Are any bus riders hot and bothered by this increase? When the TriMet president opened the discussion for public comment, the room fell completely silent – no one showed up to speak against the new fare.

posted by Sarah Mirk

12 replies on “TriMet Rai$e$ Fare”

  1. I think the lack of public comment is due to recognition that this was inevitable, given rising costs. Students and the elderly need a little shelter from these increases, though.

    It’s either this or a tax, and we all know how the public hates taxes.

    The more ridership increases, the more buses and MAX cars will be needed. Another expense.

    I’m waiting for a Prius type bus. That might help.

  2. No one showed up? Maybe the busses were running late again..

    I understand the necessity for the price increase, but it seems to me that there’s more of an issue with the fact that TriMet hasn’t taken any steps towards using renewable energy for their busses. Even using natural gas would be a marked improvement for the bus system; I was riding my bike down in the L.A. area of all places, and some of the busses down there boasted they were running on natural gas and it was awesome- I could actually BREATHE being behind one of those things.

    Seeing as how this is Portland- what’s happened to converting to biodiesel?

  3. “Are any bus riders hot and bothered by this increase? When the TriMet president opened the discussion for public comment, the room fell completely silent – no one showed up to speak against the new fare.”

    I think you just answered your own question.

    I’m not upset. We deserve it. Time to get off the gas economy folks. It ain’t going to get any better.

  4. To the poster about biodiesel. It’s not cheaper, just better for the environment. Natural gas buses are even better, but Trimet hasn’t even attempted (to my knowledge) to implement them.

  5. “Seeing as how this is Portland- what’s happened to converting to biodiesel? ”

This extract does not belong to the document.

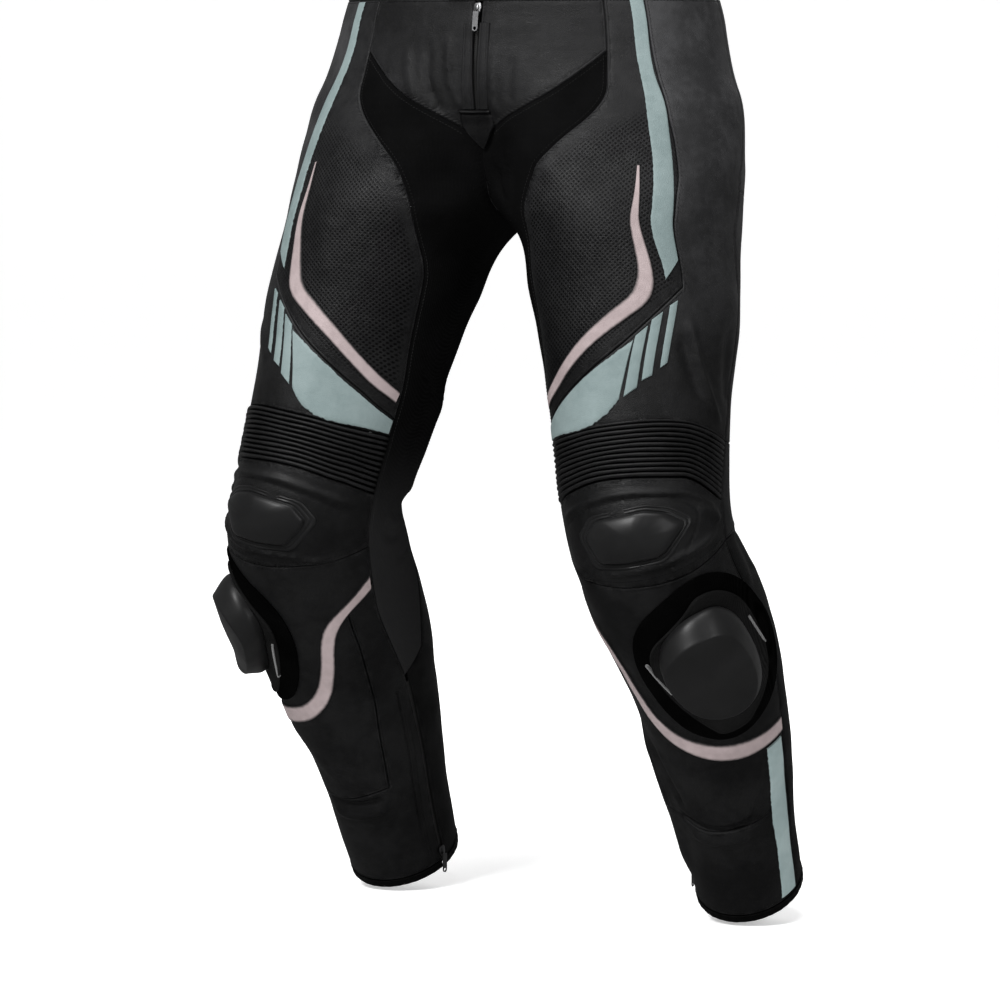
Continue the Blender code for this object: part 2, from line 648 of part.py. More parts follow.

    Most “Biodiesel” is an energy inefficient product. It uses standard petrochemicals to produce enough of it to be mass consumed. It is of course more expensive than Diesel, for the moment.

  6. Biodiesel is much more expensive (and Trimet currently uses 10% bio fuel in most of its buses anyway). And when it’s ethanol based, it’s horrendous for the environment (a term that encompasses more than just global warming).

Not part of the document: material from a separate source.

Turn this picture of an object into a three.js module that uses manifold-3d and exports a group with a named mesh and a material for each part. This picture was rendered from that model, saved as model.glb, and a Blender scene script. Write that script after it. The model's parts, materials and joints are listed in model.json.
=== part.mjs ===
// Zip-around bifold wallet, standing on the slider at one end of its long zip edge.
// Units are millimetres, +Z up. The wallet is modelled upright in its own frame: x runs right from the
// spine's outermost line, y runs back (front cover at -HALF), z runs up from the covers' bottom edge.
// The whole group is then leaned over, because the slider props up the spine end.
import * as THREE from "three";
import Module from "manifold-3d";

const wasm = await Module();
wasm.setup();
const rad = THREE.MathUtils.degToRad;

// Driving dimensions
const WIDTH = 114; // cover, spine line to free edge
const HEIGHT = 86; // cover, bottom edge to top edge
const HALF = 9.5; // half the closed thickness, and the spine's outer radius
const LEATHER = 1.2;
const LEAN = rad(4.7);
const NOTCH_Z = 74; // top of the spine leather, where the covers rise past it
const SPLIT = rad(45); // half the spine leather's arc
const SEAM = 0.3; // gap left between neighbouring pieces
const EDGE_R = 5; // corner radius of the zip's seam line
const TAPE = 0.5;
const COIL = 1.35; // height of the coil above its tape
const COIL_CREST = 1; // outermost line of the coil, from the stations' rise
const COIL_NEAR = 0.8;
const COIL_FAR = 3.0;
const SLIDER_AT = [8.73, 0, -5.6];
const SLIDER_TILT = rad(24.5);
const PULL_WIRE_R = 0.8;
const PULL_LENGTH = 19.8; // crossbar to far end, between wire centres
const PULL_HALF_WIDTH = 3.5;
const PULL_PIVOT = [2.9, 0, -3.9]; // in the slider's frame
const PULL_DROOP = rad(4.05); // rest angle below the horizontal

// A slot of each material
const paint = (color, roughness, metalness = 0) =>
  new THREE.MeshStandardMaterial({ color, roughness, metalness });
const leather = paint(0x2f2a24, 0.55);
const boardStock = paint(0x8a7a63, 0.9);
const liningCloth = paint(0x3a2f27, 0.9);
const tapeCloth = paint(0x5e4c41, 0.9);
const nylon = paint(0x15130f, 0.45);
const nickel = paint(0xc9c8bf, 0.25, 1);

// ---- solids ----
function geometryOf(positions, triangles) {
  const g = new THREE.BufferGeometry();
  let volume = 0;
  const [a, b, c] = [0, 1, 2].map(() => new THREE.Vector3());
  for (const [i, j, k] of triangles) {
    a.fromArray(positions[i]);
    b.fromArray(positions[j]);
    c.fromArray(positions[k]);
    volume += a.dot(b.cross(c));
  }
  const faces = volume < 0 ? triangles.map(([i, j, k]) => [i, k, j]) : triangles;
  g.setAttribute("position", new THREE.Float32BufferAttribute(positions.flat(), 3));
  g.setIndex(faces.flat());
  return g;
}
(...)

    Hybrid buses have been trialed (you must have seen the buses with big boxes on top? especially on the hawthorne route?), but don’t save any money either: “In recent years, TriMet has been testing hybrid-electric bus technology, similar to hybrid cars. Hybrid buses cost 50% more than non-hybrid buses. During testing, the average fuel savings were only 8% over regular diesel buses.”

    All that info came from the Trimet website, btw.

    The big question isn’t whether the fare increase is needed. The question is, if / when fuel prices go back down again, will the fares come back down? I think I can guess the answer to that one…

  7. I ride the bus by choice instead of driving my car but it actually costs me less in gas to drive the two miles every day instead of taking the bus and I don’t have to be harassed by teenagers who refuse to hold thier bags instead of taking up extra seats. I’m done with the bus.

  8. I say fire up the nuclear reactor (non-polluting and most of the reactors, with two major exceptions, have been operating safely) and go to electric buses. You want to kick the oil companies in the balls? That’s how to do it.

  9. I find it appalling that Trimet hasn’t invested in pedal powered buses. I was watching the Flintstones the other day and they had this technology way back then. Why isn’t Portland of all places on the cutting edge of that technology!?